Она тогда растерялась, Ваша мама, словно удар был не у него, а у неё самой. Отец Ваш – недвижим, с несвязной, едва разборчивой речью, то и дело ходящий под себя, не помнящий никого, слепо глядящий в потолок и пускающий слюни в подушку. Вот так! Я же, как лечащий врач, была при нём практически неотрывно. Не знаю, что заставило меня поступать именно так, ведь в ту пору мы едва были знакомы. Знали разве что друг про друга нечто: оба из столиц – он из главной, я из северной, Ленинграда. Он женат, я разведена. У него сын, я бездетна. Ну и улыбались иногда при случайной встрече в доме общих знакомых, таких же эвакуированных, какими были все мы. Тот к ним тоже ходил, когда звали, снабженец, уралмашевский. Улыбался всё, похохатывал, будто всегда доволен жизнью. А из ушей вечно волосы торчали, я не могла смотреть просто. Она к нему ушла потом, Ваша мама, когда с отцом всё случилось. Не сразу оставила его, но и не так чтоб долго раздумьями мучилась. Но об этом чуть потом.
Спросите, почему не на фронте оказалась, коль скоро врач? Просилась. А только в приказном порядке в тыл отправили, ещё до блокады: сказали, мол, те, кто танки выпускает, не меньше фронту нужны, чем обычные бойцы. Один толковый танковый инженер взвода пехотинцев стоит, если не целого даже батальона. И поддержка их работоспособности и здоровья стране важны не меньше, чем воюющим солдатам. Вот и поехала поддерживать и лечить военных тыловиков, таких как Наум Ихильевич. Ко мне же его и доставили, как только удар тот случился…»

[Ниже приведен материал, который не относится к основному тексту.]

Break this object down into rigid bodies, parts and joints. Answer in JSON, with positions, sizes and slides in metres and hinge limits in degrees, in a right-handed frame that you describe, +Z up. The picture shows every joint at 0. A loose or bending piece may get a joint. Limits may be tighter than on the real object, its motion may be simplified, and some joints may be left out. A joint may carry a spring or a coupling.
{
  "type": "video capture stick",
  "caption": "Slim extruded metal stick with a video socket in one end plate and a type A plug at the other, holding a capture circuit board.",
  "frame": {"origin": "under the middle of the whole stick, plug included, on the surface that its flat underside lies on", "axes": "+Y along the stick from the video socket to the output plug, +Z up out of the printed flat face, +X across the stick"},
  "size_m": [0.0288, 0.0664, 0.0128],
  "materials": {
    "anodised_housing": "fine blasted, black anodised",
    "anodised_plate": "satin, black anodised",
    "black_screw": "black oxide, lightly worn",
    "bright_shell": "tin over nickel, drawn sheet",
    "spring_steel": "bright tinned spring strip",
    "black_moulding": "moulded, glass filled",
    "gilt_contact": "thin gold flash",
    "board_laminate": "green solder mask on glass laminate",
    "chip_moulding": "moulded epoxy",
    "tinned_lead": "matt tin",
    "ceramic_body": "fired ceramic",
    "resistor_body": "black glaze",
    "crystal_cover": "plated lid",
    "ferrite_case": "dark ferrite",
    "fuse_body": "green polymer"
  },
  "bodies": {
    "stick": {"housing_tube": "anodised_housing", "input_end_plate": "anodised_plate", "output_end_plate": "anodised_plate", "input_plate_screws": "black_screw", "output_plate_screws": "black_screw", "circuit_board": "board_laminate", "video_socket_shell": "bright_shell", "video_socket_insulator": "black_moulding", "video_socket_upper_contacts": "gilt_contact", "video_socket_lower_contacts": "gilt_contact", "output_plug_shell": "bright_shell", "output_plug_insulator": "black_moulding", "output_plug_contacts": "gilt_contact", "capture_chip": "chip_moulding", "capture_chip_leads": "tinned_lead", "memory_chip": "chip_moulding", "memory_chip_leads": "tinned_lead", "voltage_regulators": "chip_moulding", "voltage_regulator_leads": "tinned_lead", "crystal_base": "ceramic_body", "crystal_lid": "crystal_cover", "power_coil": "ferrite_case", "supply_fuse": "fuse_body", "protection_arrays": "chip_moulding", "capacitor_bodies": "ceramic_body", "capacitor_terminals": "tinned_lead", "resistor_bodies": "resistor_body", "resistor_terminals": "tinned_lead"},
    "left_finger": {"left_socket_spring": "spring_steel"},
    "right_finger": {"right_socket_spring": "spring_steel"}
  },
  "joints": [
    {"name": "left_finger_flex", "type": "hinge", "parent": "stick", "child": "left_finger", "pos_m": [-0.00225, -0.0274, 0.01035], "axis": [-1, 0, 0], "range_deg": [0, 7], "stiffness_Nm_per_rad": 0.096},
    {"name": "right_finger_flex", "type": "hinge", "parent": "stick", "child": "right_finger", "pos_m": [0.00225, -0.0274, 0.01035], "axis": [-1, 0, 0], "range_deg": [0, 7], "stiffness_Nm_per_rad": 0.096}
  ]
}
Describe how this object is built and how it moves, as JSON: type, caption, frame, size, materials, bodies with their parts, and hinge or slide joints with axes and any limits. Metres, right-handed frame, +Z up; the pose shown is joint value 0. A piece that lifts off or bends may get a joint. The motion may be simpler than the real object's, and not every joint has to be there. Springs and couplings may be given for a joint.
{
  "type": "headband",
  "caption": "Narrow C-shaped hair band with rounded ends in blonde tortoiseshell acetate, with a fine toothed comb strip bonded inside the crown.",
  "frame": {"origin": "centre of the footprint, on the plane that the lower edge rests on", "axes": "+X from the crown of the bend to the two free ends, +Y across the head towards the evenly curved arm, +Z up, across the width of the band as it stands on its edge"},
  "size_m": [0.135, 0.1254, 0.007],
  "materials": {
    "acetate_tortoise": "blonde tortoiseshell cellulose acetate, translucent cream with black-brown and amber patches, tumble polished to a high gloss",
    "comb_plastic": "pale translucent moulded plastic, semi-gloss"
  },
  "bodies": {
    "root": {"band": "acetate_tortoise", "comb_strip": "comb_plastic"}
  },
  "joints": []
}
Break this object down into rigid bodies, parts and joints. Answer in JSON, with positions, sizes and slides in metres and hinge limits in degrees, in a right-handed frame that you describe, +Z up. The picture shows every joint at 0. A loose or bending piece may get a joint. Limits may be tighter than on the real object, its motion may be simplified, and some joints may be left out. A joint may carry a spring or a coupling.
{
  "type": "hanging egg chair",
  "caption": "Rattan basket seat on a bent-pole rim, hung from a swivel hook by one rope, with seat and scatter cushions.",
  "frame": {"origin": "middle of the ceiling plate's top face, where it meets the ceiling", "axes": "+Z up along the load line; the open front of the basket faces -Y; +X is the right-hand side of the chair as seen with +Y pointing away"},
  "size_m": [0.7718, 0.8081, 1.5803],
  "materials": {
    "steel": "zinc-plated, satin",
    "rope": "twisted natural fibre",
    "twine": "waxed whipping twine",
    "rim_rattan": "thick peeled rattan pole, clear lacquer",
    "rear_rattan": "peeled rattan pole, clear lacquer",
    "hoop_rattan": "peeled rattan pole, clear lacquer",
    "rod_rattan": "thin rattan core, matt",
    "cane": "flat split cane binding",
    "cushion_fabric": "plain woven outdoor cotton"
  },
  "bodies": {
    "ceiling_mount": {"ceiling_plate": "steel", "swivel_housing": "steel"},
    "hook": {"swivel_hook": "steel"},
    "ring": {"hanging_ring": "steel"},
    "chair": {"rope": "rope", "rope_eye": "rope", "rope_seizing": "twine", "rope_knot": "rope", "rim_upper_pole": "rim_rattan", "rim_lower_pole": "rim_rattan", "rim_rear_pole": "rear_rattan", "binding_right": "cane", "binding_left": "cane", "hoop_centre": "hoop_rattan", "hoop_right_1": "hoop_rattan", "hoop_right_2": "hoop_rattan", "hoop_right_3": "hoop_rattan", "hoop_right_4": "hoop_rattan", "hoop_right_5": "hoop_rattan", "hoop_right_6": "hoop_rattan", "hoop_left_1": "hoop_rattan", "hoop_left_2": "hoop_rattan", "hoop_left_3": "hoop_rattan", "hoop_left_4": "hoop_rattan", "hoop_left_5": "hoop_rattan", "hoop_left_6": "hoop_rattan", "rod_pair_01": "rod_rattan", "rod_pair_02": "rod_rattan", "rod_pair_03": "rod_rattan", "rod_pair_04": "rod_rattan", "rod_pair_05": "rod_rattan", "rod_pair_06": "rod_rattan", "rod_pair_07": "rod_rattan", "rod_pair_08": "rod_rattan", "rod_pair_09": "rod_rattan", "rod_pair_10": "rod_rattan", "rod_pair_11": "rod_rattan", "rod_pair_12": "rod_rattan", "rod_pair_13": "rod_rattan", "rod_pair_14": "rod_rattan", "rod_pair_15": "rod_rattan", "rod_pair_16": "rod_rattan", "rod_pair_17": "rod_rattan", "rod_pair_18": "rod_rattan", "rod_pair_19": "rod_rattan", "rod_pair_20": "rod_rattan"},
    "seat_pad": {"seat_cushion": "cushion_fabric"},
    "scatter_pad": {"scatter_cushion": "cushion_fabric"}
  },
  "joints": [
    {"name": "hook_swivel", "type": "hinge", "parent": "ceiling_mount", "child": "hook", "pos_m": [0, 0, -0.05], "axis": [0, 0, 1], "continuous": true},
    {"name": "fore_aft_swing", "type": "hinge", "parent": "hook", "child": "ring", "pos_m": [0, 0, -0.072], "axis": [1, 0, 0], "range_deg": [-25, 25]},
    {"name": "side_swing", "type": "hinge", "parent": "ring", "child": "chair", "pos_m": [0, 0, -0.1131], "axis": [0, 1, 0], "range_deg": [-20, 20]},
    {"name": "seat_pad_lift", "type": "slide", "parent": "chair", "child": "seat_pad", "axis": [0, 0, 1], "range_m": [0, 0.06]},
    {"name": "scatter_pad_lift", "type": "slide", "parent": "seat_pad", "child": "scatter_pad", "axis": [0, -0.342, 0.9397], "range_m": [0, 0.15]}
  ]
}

Моисей отложил письмо, не в силах читать дальше: гортань свело судорогой, глаза намокли, буквы, расползаясь, уходили в расфокус. Пальцы рук слушались едва-едва, с трудом сгибаясь в суставах. Он уже всё знал. Понял, ещё не достигнув места, на котором оборвал чтение. Башка плохо подчинялась, мысли метались между двумя мёртвыми и равно дорогими ему стариками – матерью и отцом. Кто для него отныне становился кем и отчего так случилось, в этом, если по-хорошему, теперь ему следовало разбираться не спеша. Но чувствовал, не будет на это сил, не станет он, не захочет. Подержит какое-то время в себе, ни с кем не делясь, а потом видно будет. Главное, что ему делать теперь со старухой-вдовой, этой удивительной врачихой, которую он совершенно не знал, и, откровенно говоря, даже минимально не напрягался, чтобы хотя бы как-то узнать. Да и отец его к тому никак не подталкивал, делая вид, что ему всё равно. Теперь же она пережила любимого, и нет сильней одиночества, чем такое.
Дверь приоткрылась, Лёка, сунув голову, протараторил:
– Пап, мне на проявку бы, а? Хочется побыстрей напечатать. Где у тебя взять?
– В прихожей, в плаще поищи, – не оборачиваясь, отозвался Моисей.
– Угу, – буркнул сын и исчез.
Следом за ним в дверном проёме возникла тёща и тоже справилась, уже о своём:
– Там Веруня фаршу свежего принесла, с охлаждёнки, с говяжьей. Так на сегодня котлет нажарить вам или до завтра подержать? Ты как, Моисей?
– Мне всё равно, – снова не обернувшись, через полусжатые губы бормотнул Дворкин, – хоть сейчас, хоть никогда.
– Чегой-то так, – насторожилась тёща, – на работе, что ли, чего?
– Дверь, пожалуйста, закройте, Анастасия Григорьевна, – отчётливо произнёс он, стараясь унять подступающее раздражение, – я вам уже ответил. И дайте мне работать.
Та, полная недоумения, исчезла.
«Одиночество… – вдруг подумалось ему. – Я понял… это же так просто… Это когда снаружи больней и гаже, чем внутри… Главное, научиться не получать от этого удовольствия, иначе – труба, увязнешь и начнёшь казниться, даже не успев осознать причин… Говорят, всякий, кто любит одиночество, или Бог, или дикий зверь. Кто же я в таком случае? – продолжал размышлять Моисей, уткнувшись глазами в исписанный вдовой листок. – На Бога явно не тяну, да и звериного за собой не замечал. Может, просто неудачник? Заурядный мудель, продавщицын муж, возомнивший о себе невесть чего? И может, они верно мне метку эту кинули, чтобы знал место и перестал быть клиническим идиотом?»